* START *

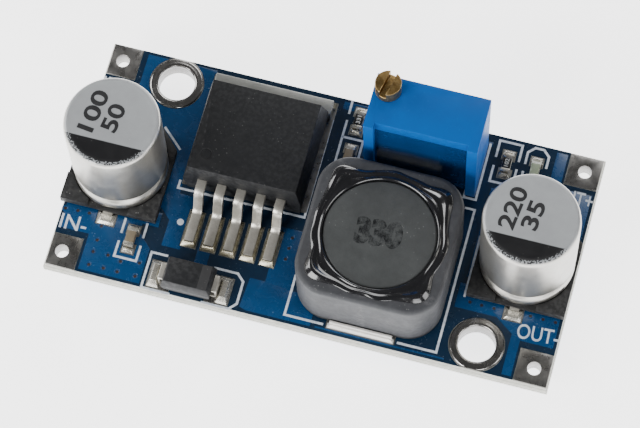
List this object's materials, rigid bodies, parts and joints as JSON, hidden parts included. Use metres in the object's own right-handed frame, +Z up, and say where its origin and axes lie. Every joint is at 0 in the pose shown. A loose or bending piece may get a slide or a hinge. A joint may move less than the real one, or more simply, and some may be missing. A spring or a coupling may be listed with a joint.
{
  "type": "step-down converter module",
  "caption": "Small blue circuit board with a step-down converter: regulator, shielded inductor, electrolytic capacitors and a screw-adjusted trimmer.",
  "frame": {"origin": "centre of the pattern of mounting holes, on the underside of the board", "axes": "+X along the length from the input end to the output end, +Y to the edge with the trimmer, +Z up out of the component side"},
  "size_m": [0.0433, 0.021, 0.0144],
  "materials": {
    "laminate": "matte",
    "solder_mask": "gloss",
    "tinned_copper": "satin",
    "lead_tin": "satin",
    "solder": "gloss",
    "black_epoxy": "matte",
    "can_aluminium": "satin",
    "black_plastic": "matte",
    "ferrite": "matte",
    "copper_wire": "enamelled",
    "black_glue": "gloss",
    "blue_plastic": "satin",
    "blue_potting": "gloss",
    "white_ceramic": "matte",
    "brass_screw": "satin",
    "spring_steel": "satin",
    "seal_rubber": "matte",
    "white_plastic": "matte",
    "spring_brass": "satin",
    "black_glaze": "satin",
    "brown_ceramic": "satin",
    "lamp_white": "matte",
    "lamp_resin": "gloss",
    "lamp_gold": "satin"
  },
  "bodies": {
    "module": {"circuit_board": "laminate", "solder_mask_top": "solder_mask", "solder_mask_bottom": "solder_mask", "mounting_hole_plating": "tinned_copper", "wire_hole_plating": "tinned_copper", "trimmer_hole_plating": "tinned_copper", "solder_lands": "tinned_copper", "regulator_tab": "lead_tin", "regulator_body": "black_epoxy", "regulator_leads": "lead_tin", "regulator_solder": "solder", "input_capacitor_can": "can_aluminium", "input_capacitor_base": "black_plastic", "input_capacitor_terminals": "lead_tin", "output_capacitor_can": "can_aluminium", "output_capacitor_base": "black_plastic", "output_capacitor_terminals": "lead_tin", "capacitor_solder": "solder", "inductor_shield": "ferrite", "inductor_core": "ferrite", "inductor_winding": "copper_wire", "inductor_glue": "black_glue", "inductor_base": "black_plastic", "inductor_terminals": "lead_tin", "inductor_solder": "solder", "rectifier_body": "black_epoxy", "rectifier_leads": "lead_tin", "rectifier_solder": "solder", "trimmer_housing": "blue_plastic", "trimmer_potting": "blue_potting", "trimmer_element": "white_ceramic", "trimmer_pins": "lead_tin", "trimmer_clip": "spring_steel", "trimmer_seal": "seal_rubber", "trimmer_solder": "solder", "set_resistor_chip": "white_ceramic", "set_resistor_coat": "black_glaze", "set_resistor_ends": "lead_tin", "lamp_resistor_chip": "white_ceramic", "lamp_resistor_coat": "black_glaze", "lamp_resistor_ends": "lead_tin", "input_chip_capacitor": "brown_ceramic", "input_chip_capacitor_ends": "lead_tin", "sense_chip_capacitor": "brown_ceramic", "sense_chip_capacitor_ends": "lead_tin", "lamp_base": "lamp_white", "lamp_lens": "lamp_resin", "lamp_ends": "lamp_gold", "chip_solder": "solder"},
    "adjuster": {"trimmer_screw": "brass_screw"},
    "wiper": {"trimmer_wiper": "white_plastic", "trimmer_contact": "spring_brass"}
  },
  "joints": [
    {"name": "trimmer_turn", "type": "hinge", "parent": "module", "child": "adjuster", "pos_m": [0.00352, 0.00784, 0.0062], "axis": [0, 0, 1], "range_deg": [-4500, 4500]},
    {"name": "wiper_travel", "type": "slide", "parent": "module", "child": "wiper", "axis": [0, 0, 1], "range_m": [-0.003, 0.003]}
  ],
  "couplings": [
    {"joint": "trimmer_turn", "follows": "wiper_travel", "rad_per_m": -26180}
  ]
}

* END *
* START *

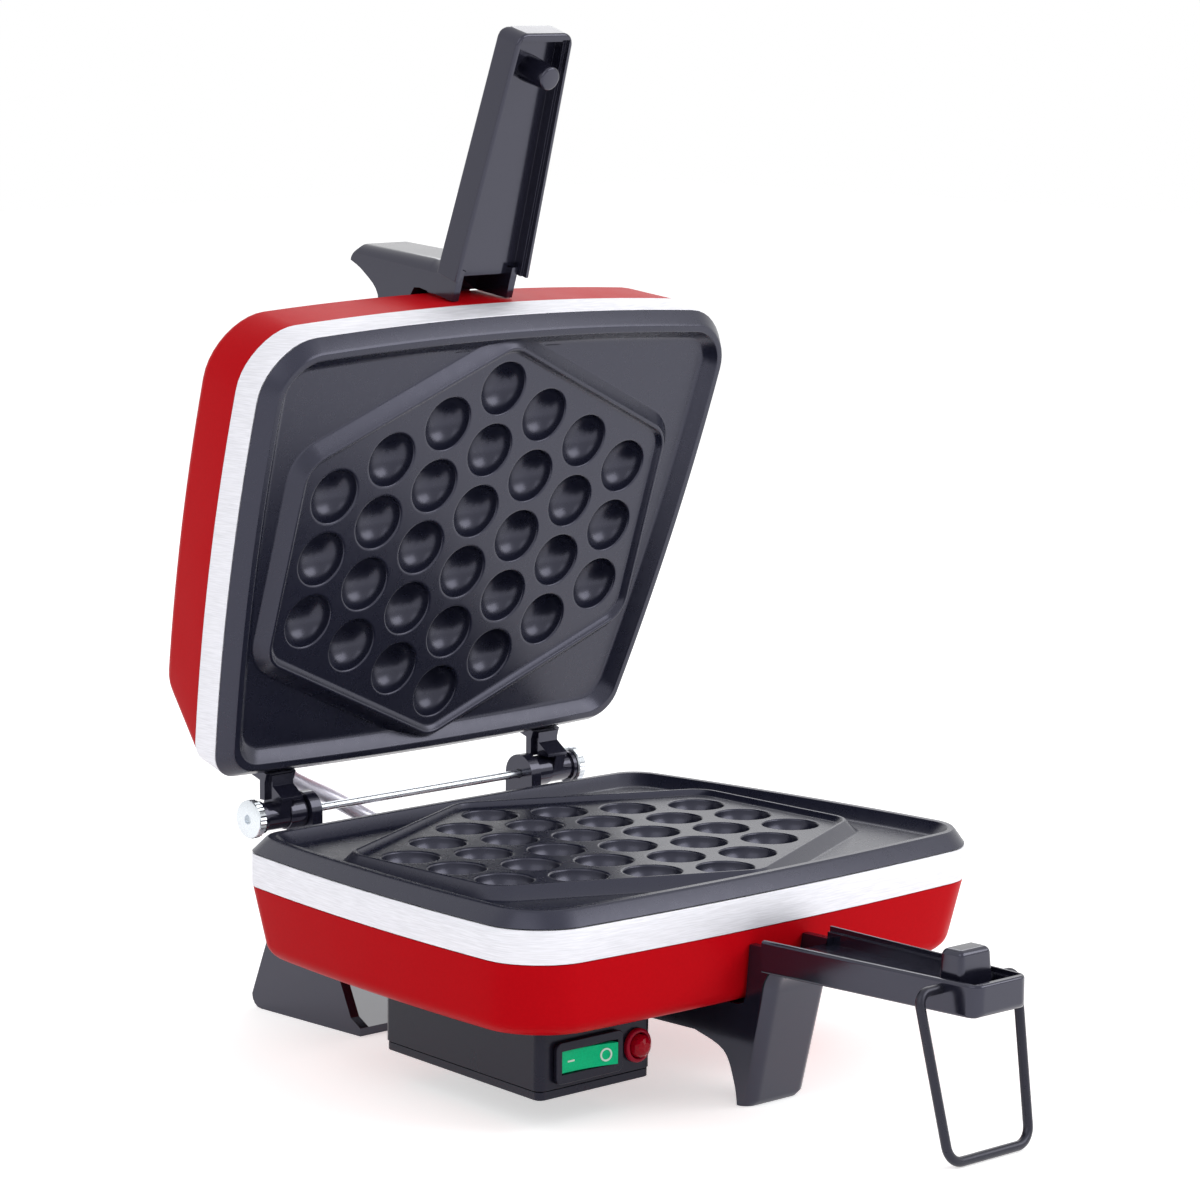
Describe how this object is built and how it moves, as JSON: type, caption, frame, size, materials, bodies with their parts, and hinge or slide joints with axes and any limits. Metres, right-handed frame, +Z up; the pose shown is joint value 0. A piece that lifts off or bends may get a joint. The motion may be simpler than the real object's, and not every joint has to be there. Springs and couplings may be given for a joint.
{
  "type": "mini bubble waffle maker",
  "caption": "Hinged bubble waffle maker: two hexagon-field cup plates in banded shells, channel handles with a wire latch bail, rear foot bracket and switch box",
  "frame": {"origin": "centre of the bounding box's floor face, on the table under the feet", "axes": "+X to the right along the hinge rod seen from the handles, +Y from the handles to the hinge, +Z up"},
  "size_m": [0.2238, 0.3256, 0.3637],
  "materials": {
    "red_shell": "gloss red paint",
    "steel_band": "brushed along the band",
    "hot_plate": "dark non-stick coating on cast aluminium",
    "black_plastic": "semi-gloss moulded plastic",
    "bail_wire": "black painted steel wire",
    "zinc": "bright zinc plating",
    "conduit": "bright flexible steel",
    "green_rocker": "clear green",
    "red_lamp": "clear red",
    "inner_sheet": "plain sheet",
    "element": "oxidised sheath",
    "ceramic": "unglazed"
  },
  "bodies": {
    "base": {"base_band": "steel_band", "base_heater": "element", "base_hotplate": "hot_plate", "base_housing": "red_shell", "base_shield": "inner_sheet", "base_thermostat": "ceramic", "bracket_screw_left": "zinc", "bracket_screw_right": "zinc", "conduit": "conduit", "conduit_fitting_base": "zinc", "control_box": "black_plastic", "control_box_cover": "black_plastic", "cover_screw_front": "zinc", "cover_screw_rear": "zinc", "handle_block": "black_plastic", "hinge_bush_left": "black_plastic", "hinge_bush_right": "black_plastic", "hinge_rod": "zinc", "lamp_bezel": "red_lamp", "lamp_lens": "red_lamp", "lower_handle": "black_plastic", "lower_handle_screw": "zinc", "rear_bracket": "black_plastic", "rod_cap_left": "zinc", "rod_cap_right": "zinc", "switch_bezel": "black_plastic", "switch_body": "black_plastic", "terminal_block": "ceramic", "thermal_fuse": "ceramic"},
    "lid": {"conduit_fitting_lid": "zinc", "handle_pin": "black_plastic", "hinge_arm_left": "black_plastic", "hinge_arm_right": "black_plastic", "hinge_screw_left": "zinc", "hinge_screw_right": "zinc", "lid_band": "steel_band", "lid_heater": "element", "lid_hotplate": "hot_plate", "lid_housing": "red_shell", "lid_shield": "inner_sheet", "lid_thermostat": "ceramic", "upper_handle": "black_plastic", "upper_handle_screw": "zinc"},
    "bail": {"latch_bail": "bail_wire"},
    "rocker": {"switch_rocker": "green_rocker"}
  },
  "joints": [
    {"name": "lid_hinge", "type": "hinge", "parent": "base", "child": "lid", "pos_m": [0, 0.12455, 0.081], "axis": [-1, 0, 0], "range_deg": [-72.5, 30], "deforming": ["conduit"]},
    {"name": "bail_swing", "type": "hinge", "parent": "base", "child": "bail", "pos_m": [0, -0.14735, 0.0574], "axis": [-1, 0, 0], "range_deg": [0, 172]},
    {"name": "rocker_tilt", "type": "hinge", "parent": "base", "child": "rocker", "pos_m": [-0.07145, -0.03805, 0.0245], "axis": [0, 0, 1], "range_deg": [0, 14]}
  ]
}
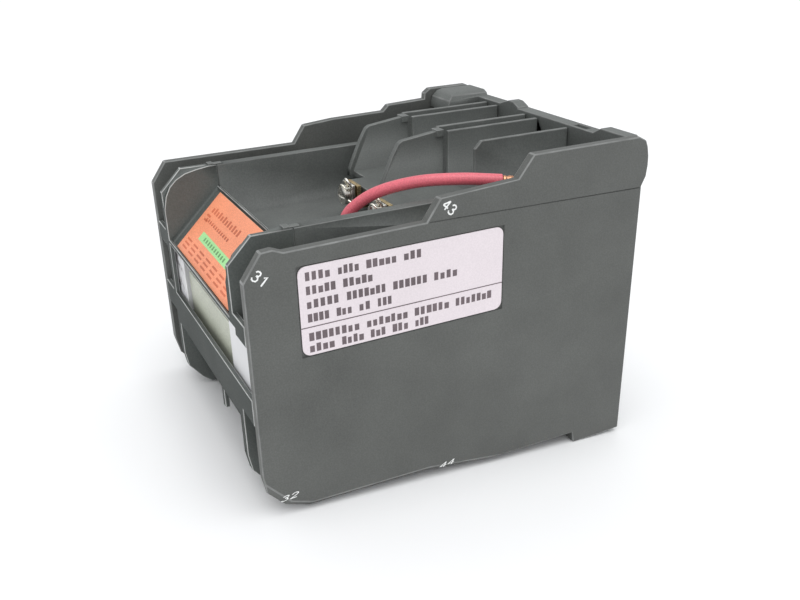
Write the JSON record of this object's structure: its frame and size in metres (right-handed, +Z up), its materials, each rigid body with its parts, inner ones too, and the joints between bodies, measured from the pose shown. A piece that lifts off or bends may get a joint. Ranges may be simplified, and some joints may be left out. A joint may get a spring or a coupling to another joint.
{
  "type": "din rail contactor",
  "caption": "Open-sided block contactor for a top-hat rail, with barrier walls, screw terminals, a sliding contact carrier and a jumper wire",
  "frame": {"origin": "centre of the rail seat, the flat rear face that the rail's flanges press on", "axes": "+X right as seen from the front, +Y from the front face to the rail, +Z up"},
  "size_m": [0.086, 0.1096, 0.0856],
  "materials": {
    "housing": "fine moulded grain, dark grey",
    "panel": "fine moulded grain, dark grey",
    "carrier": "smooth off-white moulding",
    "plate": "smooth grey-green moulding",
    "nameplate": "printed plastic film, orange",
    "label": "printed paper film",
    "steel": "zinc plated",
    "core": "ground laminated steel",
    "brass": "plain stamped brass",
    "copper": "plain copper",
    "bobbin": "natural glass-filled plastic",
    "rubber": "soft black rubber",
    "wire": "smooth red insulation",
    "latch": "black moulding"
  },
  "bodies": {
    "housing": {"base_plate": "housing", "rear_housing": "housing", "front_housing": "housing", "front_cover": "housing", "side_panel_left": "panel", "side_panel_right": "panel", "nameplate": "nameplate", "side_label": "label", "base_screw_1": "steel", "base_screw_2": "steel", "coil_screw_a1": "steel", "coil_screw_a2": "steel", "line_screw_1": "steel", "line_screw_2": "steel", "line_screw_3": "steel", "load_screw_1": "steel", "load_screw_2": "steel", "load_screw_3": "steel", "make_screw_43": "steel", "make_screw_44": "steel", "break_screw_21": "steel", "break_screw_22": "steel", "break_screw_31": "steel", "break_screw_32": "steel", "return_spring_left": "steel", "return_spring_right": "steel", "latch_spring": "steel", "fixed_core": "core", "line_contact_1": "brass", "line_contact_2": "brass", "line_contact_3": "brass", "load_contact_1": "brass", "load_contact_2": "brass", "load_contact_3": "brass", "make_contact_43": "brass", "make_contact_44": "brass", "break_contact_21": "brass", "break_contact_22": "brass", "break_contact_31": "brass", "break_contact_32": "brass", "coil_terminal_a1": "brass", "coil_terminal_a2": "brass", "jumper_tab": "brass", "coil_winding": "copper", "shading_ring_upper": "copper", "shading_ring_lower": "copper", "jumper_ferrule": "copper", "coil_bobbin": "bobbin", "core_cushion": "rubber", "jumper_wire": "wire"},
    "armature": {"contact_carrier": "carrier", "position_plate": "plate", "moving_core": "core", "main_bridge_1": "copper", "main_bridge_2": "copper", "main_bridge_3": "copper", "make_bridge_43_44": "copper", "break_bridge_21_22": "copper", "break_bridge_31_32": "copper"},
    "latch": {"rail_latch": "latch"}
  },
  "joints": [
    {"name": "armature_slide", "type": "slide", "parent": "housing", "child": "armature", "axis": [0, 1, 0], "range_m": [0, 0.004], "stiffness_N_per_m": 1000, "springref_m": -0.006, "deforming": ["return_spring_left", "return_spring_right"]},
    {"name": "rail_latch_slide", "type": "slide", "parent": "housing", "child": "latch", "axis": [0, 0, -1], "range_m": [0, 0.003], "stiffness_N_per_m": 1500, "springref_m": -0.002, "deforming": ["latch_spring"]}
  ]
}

* END *

### TASK TO CARRY OUT
Above are several records. Count the lines among them that contain "rigid" and give only the total.

### ANSWER
2